Of all the story lines going on this week, the one with Lee, Audrey, and Monet is the weakest. They’re just wandering around the tunnels under the house and through the woods with their phones up in the air, like this is the world’s worst Pokémon Go expedition and they only thing they catch is a giant fork to the thigh. I don’t really care about the flesh-eating, weed-growing hillbillies in the woods, though, they do provide us with some really grisly scenes.
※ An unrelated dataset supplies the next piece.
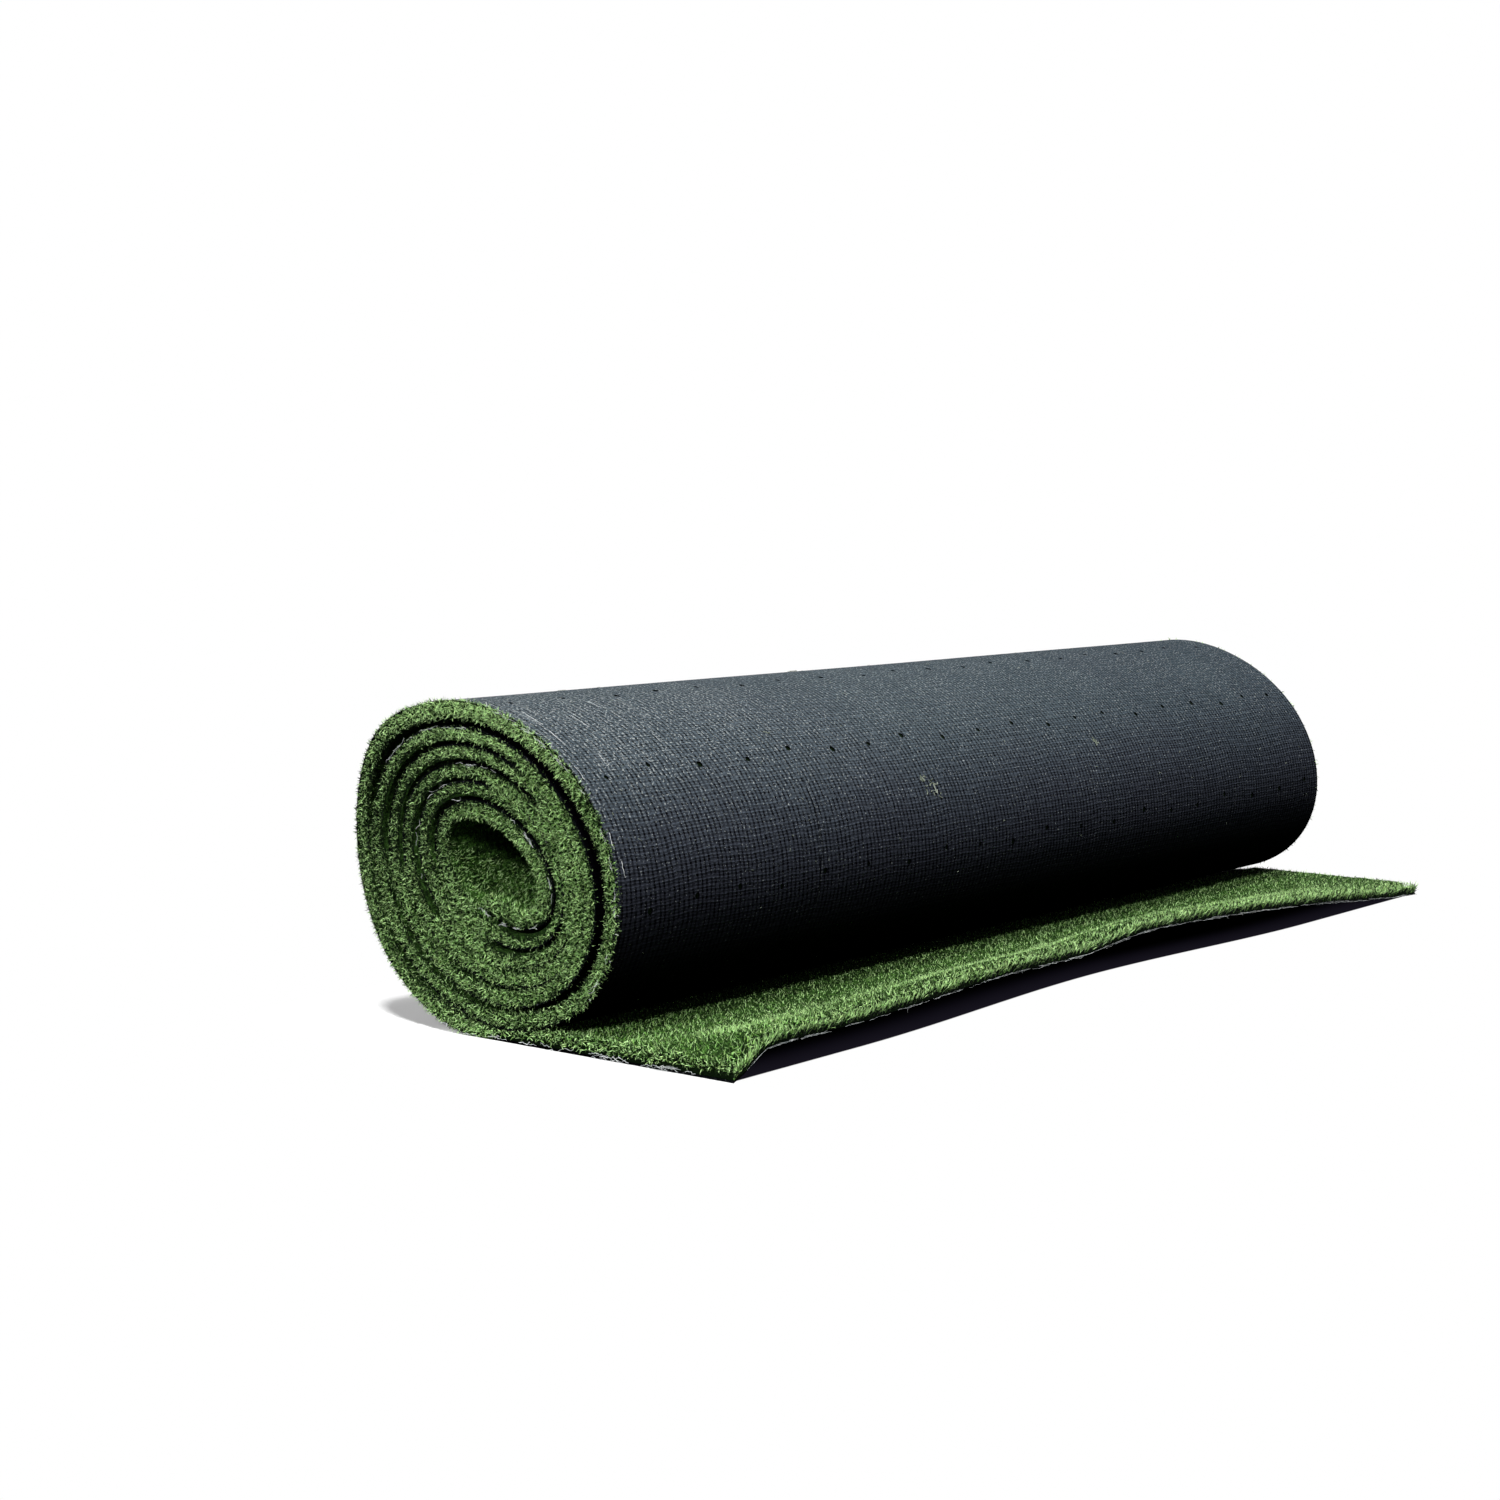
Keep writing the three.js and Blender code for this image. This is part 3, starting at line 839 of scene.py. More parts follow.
class NodeMaker:
    """A Geometry Nodes tree with named inputs, used on an object and turned into a plain mesh.

    Each input is given as its default number, or as the kind of thing that it takes.
    """

    def __init__(self, name, **inputs):
        self.tree = bpy.data.node_groups.new(name, "GeometryNodeTree")
        self.socket("Geometry", "Geometry")
        self.identifiers = {}
        for label, default in inputs.items():
            kind = default if isinstance(default, str) else {int: "Int", float: "Float"}[type(default)]
            socket = self.socket(label.replace("_", " "), kind)
            if kind != default:
                socket.default_value = default
            self.identifiers[label] = socket.identifier
        self.socket("Geometry", "Geometry", "OUTPUT")
        self.graph = Graph(self.tree)
        self.entry = self.graph.add("NodeGroupInput").socket.node

    def socket(self, label, kind, way="INPUT"):
        return self.tree.interface.new_socket(label, in_out=way, socket_type=f"NodeSocket{kind}")

    def input(self, label):
        return Socket(self.graph, self.entry.outputs[label])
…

What I liked about this whole episode, and the Polk scenes in particular, is how much scarier they were than when we saw them in the reenactments. My Roanoke Nightmare looked like any other season of AHS, with its bad accents, lush costumes, and stylized deaths. Ever since they returned to the house, everything has been grosser, more stripped-down, and much more terrifying. If this were to actually happen (and of course it couldn’t), Mama Polk wouldn’t look like Frances Conroy. She’d be some gross, skinny lady in a bathrobe. The season is deconstructing the idea of how we imagine horrible things, thanks to popular media, and what those horrible things would really be like. It’s also deconstructing the very idea of the series and how it displays the terrors of the occult world.

What’s most thrilling about this episode is how everyone in the house is beset on all sides with no escape. The production crew is trying to get them to destroy themselves, the Butcher is on a rampage for revenge, their own desires and vices threaten them with destruction, and the people out in the woods are trying to gobble them up like so many skin-flavored gummy bears. The ghosts are the least of their worries, even as they drive each character from one perilous situation to the next. Yes, this episode was like a shopping spree, and we’re throwing away the receipts.